EXERCISE ::
Quote all of the data below exactly, please.

COLLECTED DATA ::
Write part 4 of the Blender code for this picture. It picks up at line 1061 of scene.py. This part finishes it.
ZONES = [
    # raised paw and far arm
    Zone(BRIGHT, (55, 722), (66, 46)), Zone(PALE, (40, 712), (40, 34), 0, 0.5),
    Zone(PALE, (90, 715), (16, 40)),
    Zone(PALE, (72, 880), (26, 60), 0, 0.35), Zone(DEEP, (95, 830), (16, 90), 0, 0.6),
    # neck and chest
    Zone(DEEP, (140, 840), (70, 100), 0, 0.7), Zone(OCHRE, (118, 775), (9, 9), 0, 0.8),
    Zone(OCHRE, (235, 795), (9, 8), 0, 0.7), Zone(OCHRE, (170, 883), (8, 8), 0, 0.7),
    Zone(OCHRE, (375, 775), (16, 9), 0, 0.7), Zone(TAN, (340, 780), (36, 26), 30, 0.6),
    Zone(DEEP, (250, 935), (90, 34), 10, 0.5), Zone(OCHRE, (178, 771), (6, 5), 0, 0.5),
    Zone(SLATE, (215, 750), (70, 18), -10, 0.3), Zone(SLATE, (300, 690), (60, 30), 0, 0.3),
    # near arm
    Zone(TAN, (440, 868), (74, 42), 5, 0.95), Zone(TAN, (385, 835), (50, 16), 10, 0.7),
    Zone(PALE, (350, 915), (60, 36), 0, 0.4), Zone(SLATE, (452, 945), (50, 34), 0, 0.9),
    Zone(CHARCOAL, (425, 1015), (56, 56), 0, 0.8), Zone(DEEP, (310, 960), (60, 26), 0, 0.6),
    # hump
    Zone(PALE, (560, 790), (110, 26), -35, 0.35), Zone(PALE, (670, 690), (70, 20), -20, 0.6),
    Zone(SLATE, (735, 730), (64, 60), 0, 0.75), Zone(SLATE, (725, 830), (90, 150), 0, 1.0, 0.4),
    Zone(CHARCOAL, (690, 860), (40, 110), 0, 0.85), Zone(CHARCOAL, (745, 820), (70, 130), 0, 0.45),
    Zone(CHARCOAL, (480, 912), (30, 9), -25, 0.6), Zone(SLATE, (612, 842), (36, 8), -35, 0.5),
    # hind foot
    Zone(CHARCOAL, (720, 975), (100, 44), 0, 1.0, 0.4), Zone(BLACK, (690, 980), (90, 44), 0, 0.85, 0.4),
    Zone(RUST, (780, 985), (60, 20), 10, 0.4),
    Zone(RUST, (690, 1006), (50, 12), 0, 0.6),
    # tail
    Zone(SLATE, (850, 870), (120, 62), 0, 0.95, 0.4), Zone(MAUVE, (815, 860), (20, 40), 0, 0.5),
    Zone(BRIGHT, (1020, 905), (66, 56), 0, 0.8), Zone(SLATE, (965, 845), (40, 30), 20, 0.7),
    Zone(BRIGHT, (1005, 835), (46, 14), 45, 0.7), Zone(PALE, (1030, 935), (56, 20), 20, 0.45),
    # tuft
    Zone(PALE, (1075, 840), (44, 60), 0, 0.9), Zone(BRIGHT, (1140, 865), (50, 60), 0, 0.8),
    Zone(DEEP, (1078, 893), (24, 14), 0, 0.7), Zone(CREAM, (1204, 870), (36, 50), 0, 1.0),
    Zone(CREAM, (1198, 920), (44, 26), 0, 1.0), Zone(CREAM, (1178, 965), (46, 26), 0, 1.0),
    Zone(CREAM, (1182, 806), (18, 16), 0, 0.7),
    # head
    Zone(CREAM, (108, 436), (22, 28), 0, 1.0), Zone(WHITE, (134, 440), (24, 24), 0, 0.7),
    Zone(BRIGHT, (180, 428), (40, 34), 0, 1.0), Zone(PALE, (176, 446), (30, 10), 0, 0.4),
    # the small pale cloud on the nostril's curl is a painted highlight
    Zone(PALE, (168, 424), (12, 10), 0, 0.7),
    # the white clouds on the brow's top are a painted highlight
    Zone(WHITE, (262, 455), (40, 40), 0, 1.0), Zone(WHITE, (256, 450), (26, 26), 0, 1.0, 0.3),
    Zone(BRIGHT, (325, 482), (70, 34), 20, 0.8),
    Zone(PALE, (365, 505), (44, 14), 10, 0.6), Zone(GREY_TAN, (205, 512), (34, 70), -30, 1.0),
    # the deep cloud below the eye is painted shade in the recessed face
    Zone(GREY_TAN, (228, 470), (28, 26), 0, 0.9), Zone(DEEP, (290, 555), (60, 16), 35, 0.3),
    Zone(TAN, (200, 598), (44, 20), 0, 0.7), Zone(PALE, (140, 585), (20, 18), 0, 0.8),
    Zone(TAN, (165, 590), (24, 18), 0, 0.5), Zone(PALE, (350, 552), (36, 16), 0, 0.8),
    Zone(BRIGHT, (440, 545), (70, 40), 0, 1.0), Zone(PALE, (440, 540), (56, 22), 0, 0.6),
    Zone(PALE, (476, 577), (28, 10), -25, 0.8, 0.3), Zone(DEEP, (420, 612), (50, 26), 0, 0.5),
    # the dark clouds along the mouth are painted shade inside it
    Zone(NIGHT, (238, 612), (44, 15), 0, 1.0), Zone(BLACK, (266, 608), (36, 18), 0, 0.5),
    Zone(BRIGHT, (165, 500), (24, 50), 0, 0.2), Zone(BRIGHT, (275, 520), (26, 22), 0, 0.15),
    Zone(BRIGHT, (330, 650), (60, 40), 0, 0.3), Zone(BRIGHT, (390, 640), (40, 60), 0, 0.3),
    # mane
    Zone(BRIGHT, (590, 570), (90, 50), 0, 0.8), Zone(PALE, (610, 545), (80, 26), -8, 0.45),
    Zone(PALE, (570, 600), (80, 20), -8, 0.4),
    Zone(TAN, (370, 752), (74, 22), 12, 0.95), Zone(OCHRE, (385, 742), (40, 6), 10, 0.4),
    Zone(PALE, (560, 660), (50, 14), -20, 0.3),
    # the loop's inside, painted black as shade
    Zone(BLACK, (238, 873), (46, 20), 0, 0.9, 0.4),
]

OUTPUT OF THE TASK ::
Write part 4 of the Blender code for this picture. It picks up at line 1061 of scene.py. This part finishes it.
ZONES = [
    # raised paw and far arm
    Zone(BRIGHT, (55, 722), (66, 46)), Zone(PALE, (40, 712), (40, 34), 0, 0.5),
    Zone(PALE, (90, 715), (16, 40)),
    Zone(PALE, (72, 880), (26, 60), 0, 0.35), Zone(DEEP, (95, 830), (16, 90), 0, 0.6),
    # neck and chest
    Zone(DEEP, (140, 840), (70, 100), 0, 0.7), Zone(OCHRE, (118, 775), (9, 9), 0, 0.8),
    Zone(OCHRE, (235, 795), (9, 8), 0, 0.7), Zone(OCHRE, (170, 883), (8, 8), 0, 0.7),
    Zone(OCHRE, (375, 775), (16, 9), 0, 0.7), Zone(TAN, (340, 780), (36, 26), 30, 0.6),
    Zone(DEEP, (250, 935), (90, 34), 10, 0.5), Zone(OCHRE, (178, 771), (6, 5), 0, 0.5),
    Zone(SLATE, (215, 750), (70, 18), -10, 0.3), Zone(SLATE, (300, 690), (60, 30), 0, 0.3),
    # near arm
    Zone(TAN, (440, 868), (74, 42), 5, 0.95), Zone(TAN, (385, 835), (50, 16), 10, 0.7),
    Zone(PALE, (350, 915), (60, 36), 0, 0.4), Zone(SLATE, (452, 945), (50, 34), 0, 0.9),
    Zone(CHARCOAL, (425, 1015), (56, 56), 0, 0.8), Zone(DEEP, (310, 960), (60, 26), 0, 0.6),
    # hump
    Zone(PALE, (560, 790), (110, 26), -35, 0.35), Zone(PALE, (670, 690), (70, 20), -20, 0.6),
    Zone(SLATE, (735, 730), (64, 60), 0, 0.75), Zone(SLATE, (725, 830), (90, 150), 0, 1.0, 0.4),
    Zone(CHARCOAL, (690, 860), (40, 110), 0, 0.85), Zone(CHARCOAL, (745, 820), (70, 130), 0, 0.45),
    Zone(CHARCOAL, (480, 912), (30, 9), -25, 0.6), Zone(SLATE, (612, 842), (36, 8), -35, 0.5),
    # hind foot
    Zone(CHARCOAL, (720, 975), (100, 44), 0, 1.0, 0.4), Zone(BLACK, (690, 980), (90, 44), 0, 0.85, 0.4),
    Zone(RUST, (780, 985), (60, 20), 10, 0.4),
    Zone(RUST, (690, 1006), (50, 12), 0, 0.6),
    # tail
    Zone(SLATE, (850, 870), (120, 62), 0, 0.95, 0.4), Zone(MAUVE, (815, 860), (20, 40), 0, 0.5),
    Zone(BRIGHT, (1020, 905), (66, 56), 0, 0.8), Zone(SLATE, (965, 845), (40, 30), 20, 0.7),
    Zone(BRIGHT, (1005, 835), (46, 14), 45, 0.7), Zone(PALE, (1030, 935), (56, 20), 20, 0.45),
    # tuft
    Zone(PALE, (1075, 840), (44, 60), 0, 0.9), Zone(BRIGHT, (1140, 865), (50, 60), 0, 0.8),
    Zone(DEEP, (1078, 893), (24, 14), 0, 0.7), Zone(CREAM, (1204, 870), (36, 50), 0, 1.0),
    Zone(CREAM, (1198, 920), (44, 26), 0, 1.0), Zone(CREAM, (1178, 965), (46, 26), 0, 1.0),
    Zone(CREAM, (1182, 806), (18, 16), 0, 0.7),
    # head
    Zone(CREAM, (108, 436), (22, 28), 0, 1.0), Zone(WHITE, (134, 440), (24, 24), 0, 0.7),
    Zone(BRIGHT, (180, 428), (40, 34), 0, 1.0), Zone(PALE, (176, 446), (30, 10), 0, 0.4),
    # the small pale cloud on the nostril's curl is a painted highlight
    Zone(PALE, (168, 424), (12, 10), 0, 0.7),
    # the white clouds on the brow's top are a painted highlight
    Zone(WHITE, (262, 455), (40, 40), 0, 1.0), Zone(WHITE, (256, 450), (26, 26), 0, 1.0, 0.3),
    Zone(BRIGHT, (325, 482), (70, 34), 20, 0.8),
    Zone(PALE, (365, 505), (44, 14), 10, 0.6), Zone(GREY_TAN, (205, 512), (34, 70), -30, 1.0),
    # the deep cloud below the eye is painted shade in the recessed face
    Zone(GREY_TAN, (228, 470), (28, 26), 0, 0.9), Zone(DEEP, (290, 555), (60, 16), 35, 0.3),
    Zone(TAN, (200, 598), (44, 20), 0, 0.7), Zone(PALE, (140, 585), (20, 18), 0, 0.8),
    Zone(TAN, (165, 590), (24, 18), 0, 0.5), Zone(PALE, (350, 552), (36, 16), 0, 0.8),
    Zone(BRIGHT, (440, 545), (70, 40), 0, 1.0), Zone(PALE, (440, 540), (56, 22), 0, 0.6),
    Zone(PALE, (476, 577), (28, 10), -25, 0.8, 0.3), Zone(DEEP, (420, 612), (50, 26), 0, 0.5),
    # the dark clouds along the mouth are painted shade inside it
    Zone(NIGHT, (238, 612), (44, 15), 0, 1.0), Zone(BLACK, (266, 608), (36, 18), 0, 0.5),
    Zone(BRIGHT, (165, 500), (24, 50), 0, 0.2), Zone(BRIGHT, (275, 520), (26, 22), 0, 0.15),
    Zone(BRIGHT, (330, 650), (60, 40), 0, 0.3), Zone(BRIGHT, (390, 640), (40, 60), 0, 0.3),
    # mane
    Zone(BRIGHT, (590, 570), (90, 50), 0, 0.8), Zone(PALE, (610, 545), (80, 26), -8, 0.45),
    Zone(PALE, (570, 600), (80, 20), -8, 0.4),
    Zone(TAN, (370, 752), (74, 22), 12, 0.95), Zone(OCHRE, (385, 742), (40, 6), 10, 0.4),
    Zone(PALE, (560, 660), (50, 14), -20, 0.3),
    # the loop's inside, painted black as shade
    Zone(BLACK, (238, 873), (46, 20), 0, 0.9, 0.4),
]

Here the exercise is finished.